◆ Given material:
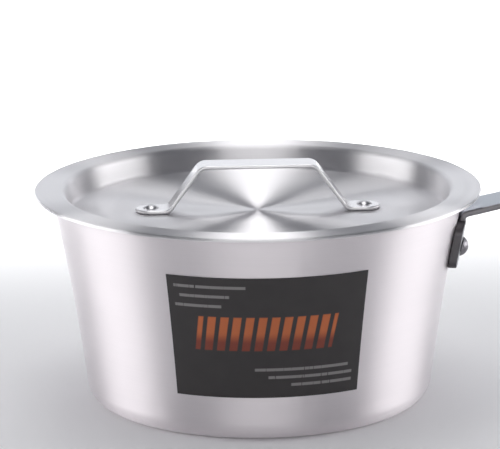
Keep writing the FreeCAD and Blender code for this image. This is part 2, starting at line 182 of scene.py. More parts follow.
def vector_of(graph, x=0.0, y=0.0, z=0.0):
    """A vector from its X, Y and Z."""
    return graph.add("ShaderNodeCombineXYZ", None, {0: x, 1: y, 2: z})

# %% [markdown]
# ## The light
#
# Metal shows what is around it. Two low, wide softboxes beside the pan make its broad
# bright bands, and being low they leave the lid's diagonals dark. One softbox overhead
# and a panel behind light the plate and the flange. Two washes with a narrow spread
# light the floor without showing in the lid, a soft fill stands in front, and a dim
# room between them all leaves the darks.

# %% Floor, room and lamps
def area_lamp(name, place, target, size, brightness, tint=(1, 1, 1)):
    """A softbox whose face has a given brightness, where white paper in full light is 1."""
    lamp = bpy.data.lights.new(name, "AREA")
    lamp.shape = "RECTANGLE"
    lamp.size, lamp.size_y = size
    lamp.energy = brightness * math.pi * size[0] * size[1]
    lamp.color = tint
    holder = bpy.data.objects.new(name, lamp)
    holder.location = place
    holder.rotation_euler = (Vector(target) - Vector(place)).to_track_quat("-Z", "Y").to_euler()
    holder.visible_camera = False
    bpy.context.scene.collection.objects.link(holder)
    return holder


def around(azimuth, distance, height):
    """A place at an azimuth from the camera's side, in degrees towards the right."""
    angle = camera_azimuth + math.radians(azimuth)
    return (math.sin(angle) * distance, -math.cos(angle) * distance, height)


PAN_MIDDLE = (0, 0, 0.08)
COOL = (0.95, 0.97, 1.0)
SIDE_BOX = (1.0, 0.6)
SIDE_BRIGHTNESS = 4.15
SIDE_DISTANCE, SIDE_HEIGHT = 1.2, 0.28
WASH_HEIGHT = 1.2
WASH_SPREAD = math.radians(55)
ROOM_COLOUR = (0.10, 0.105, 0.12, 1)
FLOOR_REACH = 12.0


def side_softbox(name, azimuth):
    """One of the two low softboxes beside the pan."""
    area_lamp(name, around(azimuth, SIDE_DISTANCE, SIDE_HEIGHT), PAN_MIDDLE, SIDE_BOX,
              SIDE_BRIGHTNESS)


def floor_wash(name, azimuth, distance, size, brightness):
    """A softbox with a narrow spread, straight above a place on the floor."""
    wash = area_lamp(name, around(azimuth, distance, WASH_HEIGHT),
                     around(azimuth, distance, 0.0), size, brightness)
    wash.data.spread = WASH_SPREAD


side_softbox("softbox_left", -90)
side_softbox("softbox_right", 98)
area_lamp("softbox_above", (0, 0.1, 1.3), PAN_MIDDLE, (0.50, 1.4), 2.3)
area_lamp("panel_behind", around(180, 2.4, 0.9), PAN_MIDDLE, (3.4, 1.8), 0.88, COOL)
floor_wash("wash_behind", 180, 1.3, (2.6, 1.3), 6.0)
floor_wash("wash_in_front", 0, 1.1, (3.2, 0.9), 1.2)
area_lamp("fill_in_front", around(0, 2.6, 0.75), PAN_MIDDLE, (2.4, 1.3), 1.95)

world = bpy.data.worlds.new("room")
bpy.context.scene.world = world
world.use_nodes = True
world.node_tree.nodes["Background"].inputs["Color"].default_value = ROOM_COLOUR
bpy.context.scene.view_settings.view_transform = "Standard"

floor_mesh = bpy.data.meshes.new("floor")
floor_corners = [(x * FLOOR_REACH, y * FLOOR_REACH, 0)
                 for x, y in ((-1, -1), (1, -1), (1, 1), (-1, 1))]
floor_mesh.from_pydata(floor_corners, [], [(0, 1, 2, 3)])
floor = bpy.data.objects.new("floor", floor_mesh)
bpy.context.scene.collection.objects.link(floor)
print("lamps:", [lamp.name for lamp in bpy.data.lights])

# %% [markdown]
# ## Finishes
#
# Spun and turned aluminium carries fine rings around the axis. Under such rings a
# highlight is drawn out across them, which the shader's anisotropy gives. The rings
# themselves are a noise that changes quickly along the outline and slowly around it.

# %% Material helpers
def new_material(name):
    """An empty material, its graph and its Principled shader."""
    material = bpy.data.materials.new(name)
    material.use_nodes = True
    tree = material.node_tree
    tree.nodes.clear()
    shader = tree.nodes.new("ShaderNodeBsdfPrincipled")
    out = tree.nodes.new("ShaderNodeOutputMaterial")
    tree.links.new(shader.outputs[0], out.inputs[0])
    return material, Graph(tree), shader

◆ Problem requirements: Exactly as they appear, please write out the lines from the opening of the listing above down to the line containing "# room between them all leaves the darks.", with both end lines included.

◆ Worked answer:
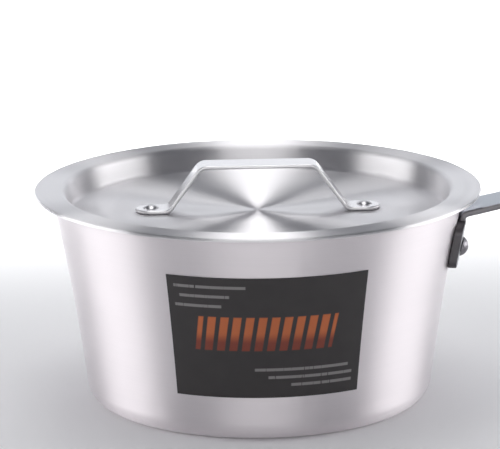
Keep writing the FreeCAD and Blender code for this image. This is part 2, starting at line 182 of scene.py. More parts follow.
def vector_of(graph, x=0.0, y=0.0, z=0.0):
    """A vector from its X, Y and Z."""
    return graph.add("ShaderNodeCombineXYZ", None, {0: x, 1: y, 2: z})

# %% [markdown]
# ## The light
#
# Metal shows what is around it. Two low, wide softboxes beside the pan make its broad
# bright bands, and being low they leave the lid's diagonals dark. One softbox overhead
# and a panel behind light the plate and the flange. Two washes with a narrow spread
# light the floor without showing in the lid, a soft fill stands in front, and a dim
# room between them all leaves the darks.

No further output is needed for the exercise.